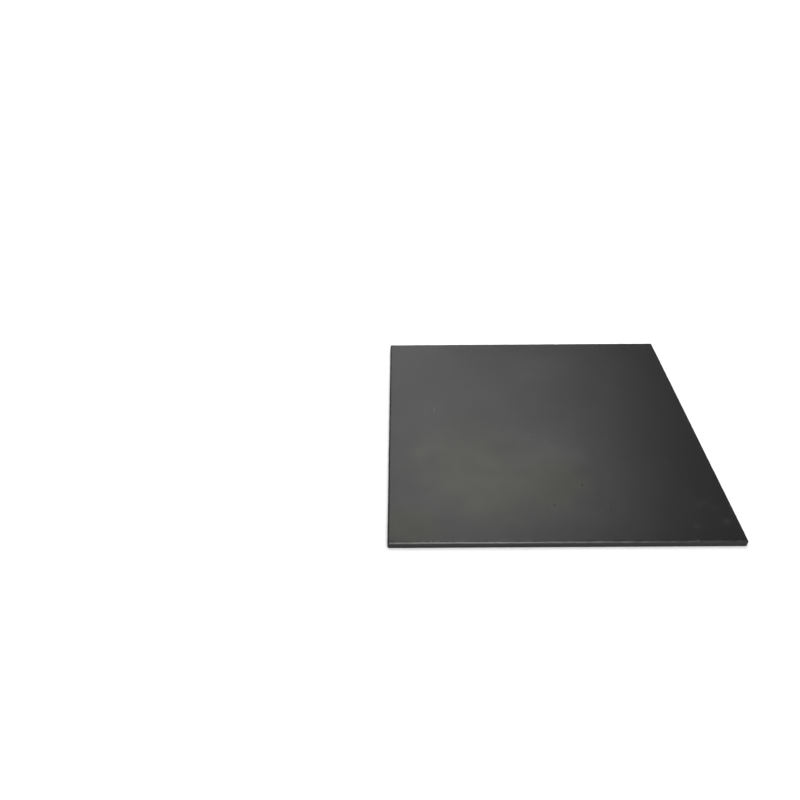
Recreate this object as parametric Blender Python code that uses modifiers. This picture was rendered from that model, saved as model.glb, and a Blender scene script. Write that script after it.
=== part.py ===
"""One protective rubber floor tile, pressed in a mould as a single piece.

The tile is a square slab that lies flat and is centred on the origin, with its underside at
height zero. Its four upright corners are rounded in plan, a 45 degree chamfer runs round the top
face, and every remaining arris is slightly softened, as rubber leaves a mould. The underside is
flat, so that the tile can't rock, and below the chamfer the sides are straight and upright.
"""

import math

import bmesh
import bpy

# Driving dimensions, in metres.
SIDE = 1.000
THICKNESS = 0.020
TOP_CHAMFER = 0.004
CORNER_RADIUS = 0.006
ARRIS_RADIUS = 0.0008

# How finely the round stretches are divided.
CORNER_SEGMENTS = 6
ARRIS_SEGMENTS = 2

# Only arrises turn this sharply: a chamfer turns 45 degrees, a facet of a corner 15 degrees.
SHARPEST_SMOOTH_ANGLE = math.radians(30)

RUBBER_COLOUR = (0.028, 0.028, 0.028, 1.0)
RUBBER_ROUGHNESS = 0.5

# Two heights or places closer than this are the same one.
SAME = 1e-6


def clear_scene():
    """Removes whatever the scene holds."""
    for obj in list(bpy.data.objects):
        bpy.data.objects.remove(obj, do_unlink=True)


def make_rubber():
    """Black rubber with a satin moulded skin."""
    rubber = bpy.data.materials.new("moulded_rubber")
    rubber.use_nodes = True
    shader = rubber.node_tree.nodes["Principled BSDF"]
    shader.inputs["Base Color"].default_value = RUBBER_COLOUR
    shader.inputs["Roughness"].default_value = RUBBER_ROUGHNESS
    shader.inputs["Metallic"].default_value = 0.0
    return rubber


def is_upright(edge):
    """True for an edge that runs straight up from the underside to the top face."""
    low, high = edge.verts
    return math.hypot(low.co.x - high.co.x, low.co.y - high.co.y) < SAME


def is_top_rim(edge, top):
    """True for an edge between the top face and a side."""
    return all(abs(vertex.co.z - top) < SAME for vertex in edge.verts)


def round_the_corners(mesh_data):
    """Rounds the four upright corners in plan."""
    corners = [edge for edge in mesh_data.edges if is_upright(edge)]
    bmesh.ops.bevel(
        mesh_data,
        geom=corners,
        offset=CORNER_RADIUS,
        segments=CORNER_SEGMENTS,
        profile=0.5,
        affect="EDGES",
    )


def chamfer_the_top(mesh_data, top):
    """Cuts the flat 45 degree chamfer round the top face."""
    rim = [edge for edge in mesh_data.edges if is_top_rim(edge, top)]
    bmesh.ops.bevel(
        mesh_data,
        geom=rim,
        offset=TOP_CHAMFER,
        segments=1,
        affect="EDGES",
    )


def soften_the_arrises(tile):
    """Takes the sharpness off both sides of the chamfer and off the lower edge."""
    soft = tile.modifiers.new("softened_arrises", "BEVEL")
    soft.limit_method = "ANGLE"
    soft.angle_limit = SHARPEST_SMOOTH_ANGLE
    soft.width = ARRIS_RADIUS
    soft.segments = ARRIS_SEGMENTS


def build_tile(collection, rubber):
    """The whole tile: one pressed slab."""
    half_thickness = THICKNESS / 2
    bpy.ops.mesh.primitive_cube_add(size=1.0, location=(0.0, 0.0, half_thickness))
    tile = bpy.context.object
    tile.name = tile.data.name = "rubber_tile"
    tile.scale = (SIDE, SIDE, THICKNESS)
    bpy.ops.object.transform_apply(location=False, rotation=False, scale=True)

    mesh_data = bmesh.new()
    mesh_data.from_mesh(tile.data)
    round_the_corners(mesh_data)
    chamfer_the_top(mesh_data, top=half_thickness)
    mesh_data.to_mesh(tile.data)
    mesh_data.free()

    soften_the_arrises(tile)
    tile.data.materials.append(rubber)
    tile.data.shade_smooth()
    tile.data.set_sharp_from_angle(angle=SHARPEST_SMOOTH_ANGLE)

    for owner in list(tile.users_collection):
        owner.objects.unlink(tile)
    collection.objects.link(tile)
    return tile


def main():
    clear_scene()
    collection = bpy.data.collections.new("protective_floor_tile")
    bpy.context.scene.collection.children.link(collection)
    build_tile(collection, make_rubber())


main()
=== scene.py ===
# %% [markdown]
# A protective floor tile
#
# The real thing is one slab of black rubber, pressed in a heated steel mould. It comes out with a satin
# skin on top, a chamfer round the top face, softened arrises, and the small faults of pressing: shallow
# waves, pinholes where air was caught, and scraps of flash. This lesson dresses the measured slab with
# that skin. The first step loads the slab, because every later size is taken from it, and keeps its box.
# All sizes are in metres.

import math
import random
from collections import namedtuple

import bmesh
import bpy
from mathutils import Matrix, Vector
from mathutils.kdtree import KDTree


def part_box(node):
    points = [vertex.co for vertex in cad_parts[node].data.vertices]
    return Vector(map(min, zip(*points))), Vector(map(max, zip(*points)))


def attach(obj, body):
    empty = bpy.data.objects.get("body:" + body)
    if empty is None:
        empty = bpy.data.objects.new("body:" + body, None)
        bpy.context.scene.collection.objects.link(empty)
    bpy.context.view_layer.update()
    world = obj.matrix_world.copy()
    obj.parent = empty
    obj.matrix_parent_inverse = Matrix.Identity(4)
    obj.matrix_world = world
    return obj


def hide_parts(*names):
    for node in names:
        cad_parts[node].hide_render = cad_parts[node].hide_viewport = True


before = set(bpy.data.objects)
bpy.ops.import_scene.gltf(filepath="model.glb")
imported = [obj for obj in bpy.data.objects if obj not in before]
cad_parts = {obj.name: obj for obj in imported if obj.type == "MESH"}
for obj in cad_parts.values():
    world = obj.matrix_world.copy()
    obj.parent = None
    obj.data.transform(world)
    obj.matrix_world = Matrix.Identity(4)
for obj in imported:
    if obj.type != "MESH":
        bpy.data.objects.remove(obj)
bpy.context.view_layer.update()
slab_low, slab_high = (Vector(corner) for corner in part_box("rubber_tile"))
SIDE = slab_high.x - slab_low.x
THICKNESS = slab_high.z - slab_low.z
print("The frame holds", *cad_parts)
print(f"The slab is {SIDE * 1000:.0f} mm square and {THICKNESS * 1000:.0f} mm thick")

# %% [markdown]
# The camera
#
# A photograph taken from standing height shows the tile from in front and slightly from its left. A
# camera could be aimed with a Track To constraint, but its roll would then be lost, so its turn is
# built from three plain rotations: roll about its own axis, tilt, and heading.

# %% Set up the camera
CAMERA_PLACE = Vector((-0.456, -1.882, 1.578))
CAMERA_TILT_DOWN = math.radians(37.47)
CAMERA_HEADING = math.radians(0.22)
CAMERA_ROLL = math.radians(-0.49)
CAMERA_LENS_MM = 33.3
SENSOR_MM = 36.0


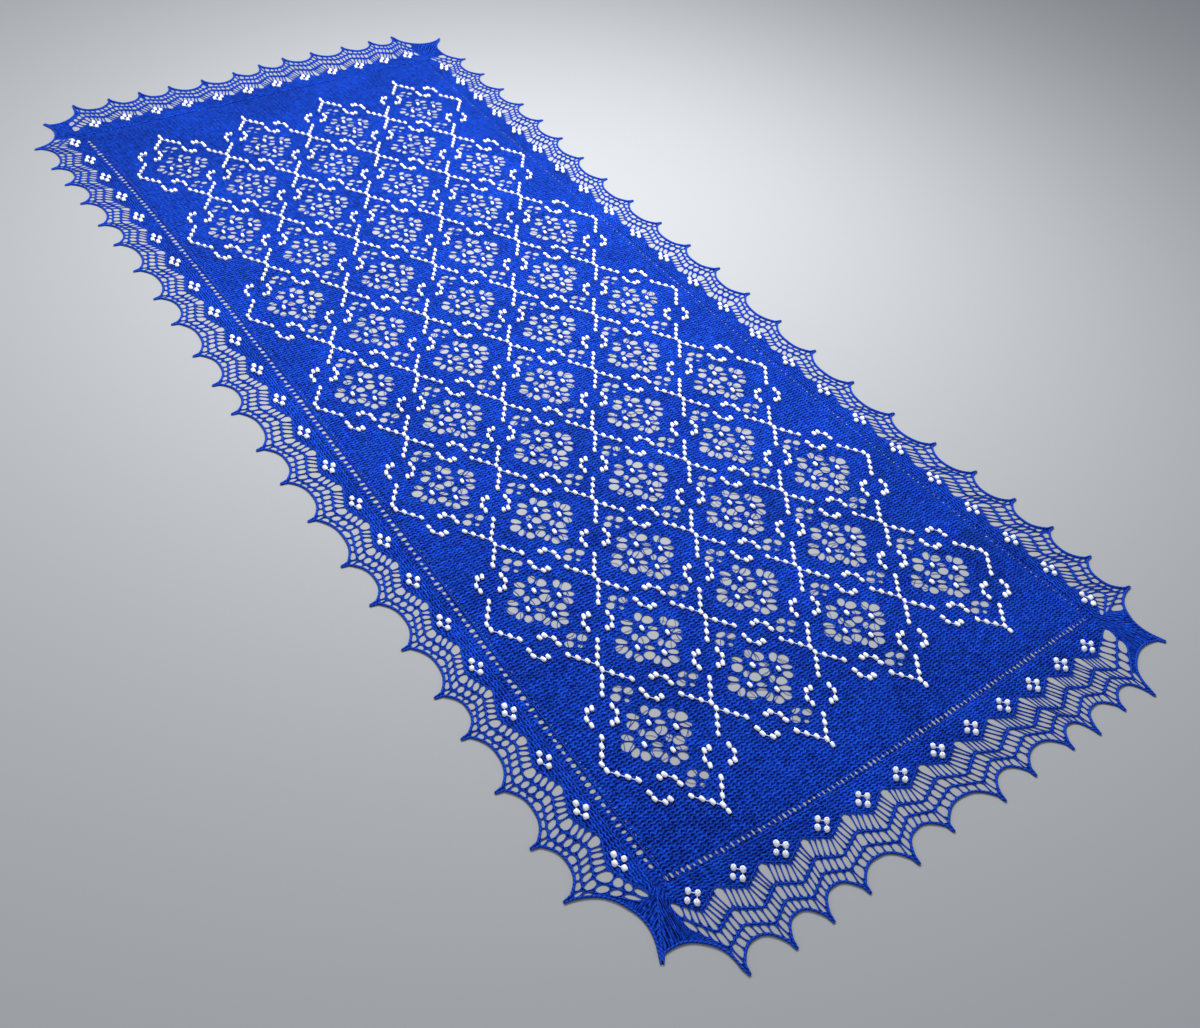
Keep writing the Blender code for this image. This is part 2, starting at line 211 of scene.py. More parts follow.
def eyelet_oval(knot_x, knot_y, eyelet, side, growth):
    """An eyelet of the chart beside its knot, a little different each time."""
    x = knot_x + (side * eyelet.x + either_way(EYELET_OFF)) * MM
    y = knot_y + (eyelet.y + either_way(EYELET_OFF)) * MM
    along = eyelet.along * growth * random.uniform(*EYELET_ALONG) * MM
    across = eyelet.across * growth * random.uniform(*EYELET_ACROSS) * MM
    return Oval(np.array((x, y)), atan2(eyelet.y, side * eyelet.x), along, across)


def oval_radius(oval, direction):
    along = direction[0] * cos(oval.turn) + direction[1] * sin(oval.turn)
    across = direction[1] * cos(oval.turn) - direction[0] * sin(oval.turn)
    return ((along / oval.along) ** 2 + (across / oval.across) ** 2) ** -0.5


def oval_loop(oval):
    """Outline of an eyelet, narrower towards its knot."""
    angle = angles_round(OVAL_CORNERS)
    a = oval.along * np.cos(angle)
    b = oval.across * np.sin(angle) * (1.0 + TAPER * np.cos(angle))
    return oval.middle + np.column_stack((a * cos(oval.turn) - b * sin(oval.turn),
                                          a * sin(oval.turn) + b * cos(oval.turn)))


def clipped(loop, place, direction):
    """The part of a loop that lies behind a line through a place, square to a direction."""
    ahead = (loop - place) @ direction
    kept = []
    for number, point in enumerate(loop):
        following = (number + 1) % len(loop)
        if ahead[number] <= 0:
            kept.append(point)
        if (ahead[number] > 0) != (ahead[following] > 0):
            share = ahead[number] / (ahead[number] - ahead[following])
            kept.append(point + (loop[following] - point) * share)
    return np.array(kept)


def lengths_to(points):
    """The length of a line up to each of its points."""
    return np.concatenate(((0.0,), np.cumsum(np.linalg.norm(np.diff(points, axis=0), axis=1))))


def rounded_loop(loop, cut, corners):
    """A loop with its corners cut off twice, and points spaced evenly round it."""
    for _ in range(2):
        ahead = np.roll(loop, -1, axis=0)
        both = (loop * (1 - cut) + ahead * cut, loop * cut + ahead * (1 - cut))
        loop = np.stack(both, axis=1).reshape(-1, 2)
    closed = np.concatenate((loop, loop[:1]))
    lengths = lengths_to(closed)
    even = np.arange(corners) / corners * lengths[-1]
    return np.column_stack([np.interp(even, lengths, closed[:, axis]) for axis in range(2)])


EYELET_CUT = 0.2                 # how much of each side a cut corner takes


def parted(ovals, thread, corners):
    """Outlines of neighbouring eyelets, each cut back to leave a thread between it and the next."""
    for oval in ovals:
        loop = oval_loop(oval)
        for other in ovals:
            distance = np.linalg.norm(other.middle - oval.middle)
            if 0 < distance < EYELET_SPREAD:
                direction = (other.middle - oval.middle) / distance
                mine, theirs = oval_radius(oval, direction), oval_radius(other, direction)
                halfway = distance * mine / (mine + theirs)
                loop = clipped(loop, oval.middle + direction * (halfway - thread / 2), direction)
        loop = rounded_loop(loop, EYELET_CUT, corners)
        yield np.stack(trellis_point(loop[:, 0], loop[:, 1]), axis=1)


# How much larger than charted the eyelets were blocked, at the near end and at the far end.
FLOWER_GROWTH = (1.25, 0.98)
SMALL_GROWTH = (1.12, 0.93)
FLOWER_CORNERS = 12
SMALL_CORNERS = 9
THREAD_LEFT = 0.4 * MM           # cloth left between two eyelets


def growth_at(y, ends):
    return np.interp(y, (-TRELLIS_HALF_LENGTH, TRELLIS_HALF_LENGTH), ends)


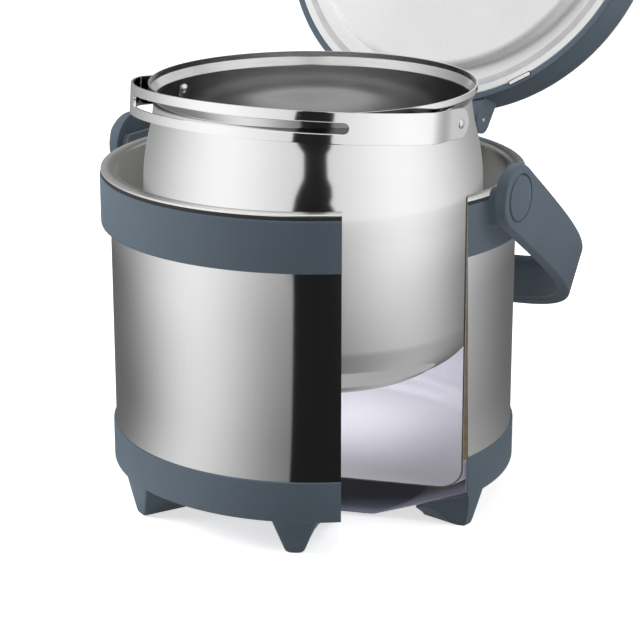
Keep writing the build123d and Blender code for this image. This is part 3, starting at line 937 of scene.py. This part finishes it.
def make_ears():
    """The two ears on the lid's rear that turn on the rod."""
    root = HINGE_Y - 15.0
    high = LID_LOW + 20.0
    points = [(root, LID_LOW + 2.4), (root, high), (root + 0.4, high)]
    outline = hull_outline((HINGE_Y, HINGE_Z), EAR_R, points, steps=56)
    pieces = []
    for side, word in ((-1, "left"), (1, "right")):
        bm = bmesh.new()
        add_prism(bm, outline, side * EAR_IN, side * EAR_OUT)
        pieces.append(bevelled(finish_mesh(f"lid_ear_{word}", bm, lid_turn()), 0.7))
    return pieces


def make_liner():
    """The pale inner face of the lid, with its shallow plug."""
    low = LID_LOW - PLUG_DEPTH
    inner = PLUG_R - LINER_T
    back = LID_LOW + LINER_T
    points = [
        (0, low), (PLUG_R, low), (PLUG_R, LID_LOW), (LINER_R, LID_LOW), (LINER_R, back),
        (inner, back), (inner, low + LINER_T), (0, low + LINER_T),
    ]
    loop = rounded(points, {1: 5.0, 2: 1.5, 3: 0.5, 6: 3.5})
    return turned("lid_liner_face", loop, turn=lid_turn())


def make_seal():
    """The soft ring in the liner's rim, a little proud of it."""
    low = LID_LOW - 0.02
    high = low + SEAL_T
    points = [(SEAL_IN, low), (SEAL_OUT, low), (SEAL_OUT, high), (SEAL_IN, high)]
    return turned("lid_seal_ring", rounded(points, {0: 0.5, 1: 0.5}, steps=4), turn=lid_turn())


def make_rim_bar():
    """The small flat bar on the lid's rim, and a dark strip round it as painted shade round the bar's edge.
    """
    turn = lid_turn() @ Matrix.Rotation(RIM_BAR_ANGLE, 4, "Z") @ Matrix.Translation((0, -RIM_BAR_R, 0))
    pieces = []
    # The thin dark strip round the bar is painted shade.
    for name, half, wide, proud in (("lid_rim_bar", 7.4, 1.1, 0.28), ("lid_rim_bar_line", 8.0, 1.7, 0.12)):
        bm = bmesh.new()
        add_prism(bm, box_outline(half, -wide, wide, 0.5), LID_LOW - proud, LID_LOW + 1.0, axis="z")
        pieces.append(finish_mesh(name, bm, turn))
    return pieces


# Carry handle

def tipped(z, angle):
    """The turn that tips a piece about a pivot line at a height."""
    return Matrix.Translation((0, 0, z)) @ Matrix.Rotation(-angle, 4, "X")


def arch_point(half, reach, turn):
    """A point on the squared oval, as its place across and along the handle."""
    across = math.copysign(abs(math.cos(turn)) ** (2 / HANDLE_N), math.cos(turn)) * half
    along = math.sin(turn) ** (2 / HANDLE_N) * reach
    return across, along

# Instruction
In the listing above, locate the line containing "mesh_data.free()" and the line containing "for node in", then transcribe both and every line between them verbatim.

# Worked solution
    mesh_data.free()

    soften_the_arrises(tile)
    tile.data.materials.append(rubber)
    tile.data.shade_smooth()
    tile.data.set_sharp_from_angle(angle=SHARPEST_SMOOTH_ANGLE)

    for owner in list(tile.users_collection):
        owner.objects.unlink(tile)
    collection.objects.link(tile)
    return tile


def main():
    clear_scene()
    collection = bpy.data.collections.new("protective_floor_tile")
    bpy.context.scene.collection.children.link(collection)
    build_tile(collection, make_rubber())


main()
=== scene.py ===
# %% [markdown]
# A protective floor tile
#
# The real thing is one slab of black rubber, pressed in a heated steel mould. It comes out with a satin
# skin on top, a chamfer round the top face, softened arrises, and the small faults of pressing: shallow
# waves, pinholes where air was caught, and scraps of flash. This lesson dresses the measured slab with
# that skin. The first step loads the slab, because every later size is taken from it, and keeps its box.
# All sizes are in metres.

import math
import random
from collections import namedtuple

import bmesh
import bpy
from mathutils import Matrix, Vector
from mathutils.kdtree import KDTree


def part_box(node):
    points = [vertex.co for vertex in cad_parts[node].data.vertices]
    return Vector(map(min, zip(*points))), Vector(map(max, zip(*points)))


def attach(obj, body):
    empty = bpy.data.objects.get("body:" + body)
    if empty is None:
        empty = bpy.data.objects.new("body:" + body, None)
        bpy.context.scene.collection.objects.link(empty)
    bpy.context.view_layer.update()
    world = obj.matrix_world.copy()
    obj.parent = empty
    obj.matrix_parent_inverse = Matrix.Identity(4)
    obj.matrix_world = world
    return obj


def hide_parts(*names):
    for node in names:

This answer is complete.